Founded in 1885, the Scranton
Button Company (Scranton, Pennsylvania) originally manufactured
hard rubber and shellac-based buttons, electrical insulators,
and unspecified "novelty items," according to its early
advertising. Scranton was not the first button manufacturer to
enter the record-pressing business. The Auburn Button Works (Auburn,
New York) had supplied test pressings to Berliner in the 1890s,
pressed Zon-O-Phone discs in the early 1900s, and from 1905 pressed
Excelsior and a seemingly endless array of custom labels for
the International Record Company.
Scranton Enters the
Record Business
There is anecdotal evidence
that the Scranton Button Company learned the art of record pressing
from a former Auburn employee. Scranton's first major pressing
customer probably was the Emerson Phonograph Company. By the
early 1920s, working with the Keystone Printed Specialties Company
(a label printer in Scranton), the Regal Record Company (Emerson's
subsidiary and producer of 50¢ Regal records), and the Plaza
Music Company (Regal's marketing and distribution affiliate and
dealer in musical merchandise), Scranton could offer full-service
record production to any retailer that desired its own label.
Pressing quality was mediocre at best, and for the cheapest labels
it was usually quite bad.
In August 1922, Scranton acquired
the Regal Record Company from the reorganized Emerson Phonograph
Company, in the process retaining both Regal and Emerson as pressing
customers. Lacking its own studio, Regal at first obtained its
masters from the New York Recording Laboratories, drawing on
the same material used by NYRL's Paramount and Puritan labels.
In late 1922, Regal began to produce its own masters at the Independent
Recording Laboratories, a newly formed independent studio that
also recorded some of the last Arto masters. Belated announcement
of Independent Recordings's formation, in the Talking Machine
World for February 15, 1923, noted that "the company
has made bookings for recordings for practically the whole of
every working day." Arthur Bergh, Emerson's former musical
director, served in the same capacity for Independent but departed
in September 1923 to join the General Phonograph Corporation.

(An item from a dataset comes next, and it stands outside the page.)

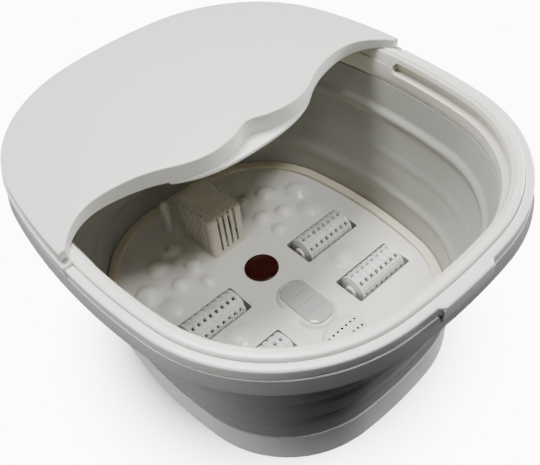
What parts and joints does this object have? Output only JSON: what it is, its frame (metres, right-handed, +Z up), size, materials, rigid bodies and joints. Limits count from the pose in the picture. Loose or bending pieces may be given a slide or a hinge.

He was replaced by Adrian Schubert, whose house band would cut
countless sides for the Regal-derived labels under a bewildering
array of pseudonyms.
Regal's Independent master numbers started at 5001, and the series
was destined to become one of the longest-running in recording
history, remaining in use by a string of successors into the
1940s, long after both Regal and Independent had ceased to exist.
The Plaza-Regal Alliance
Closely allied with Regal
in its new venture was the Plaza Music Company, which had begun
business as a musical merchandise wholesaler and sheet music
dealer in 1911. A look at Talking Machine World advertising
for 1922 makes the connection to Regal clear. Both companies
listed their address as 18-22 West Twentieth Street, New York.
Although the two companies maintained separate corporate identities
and never merged, they shared office space and personnel, with
Plaza's Herman Germain (executive director and treasurer) and
C. J. Kronberg (president) also serving as Regal executives.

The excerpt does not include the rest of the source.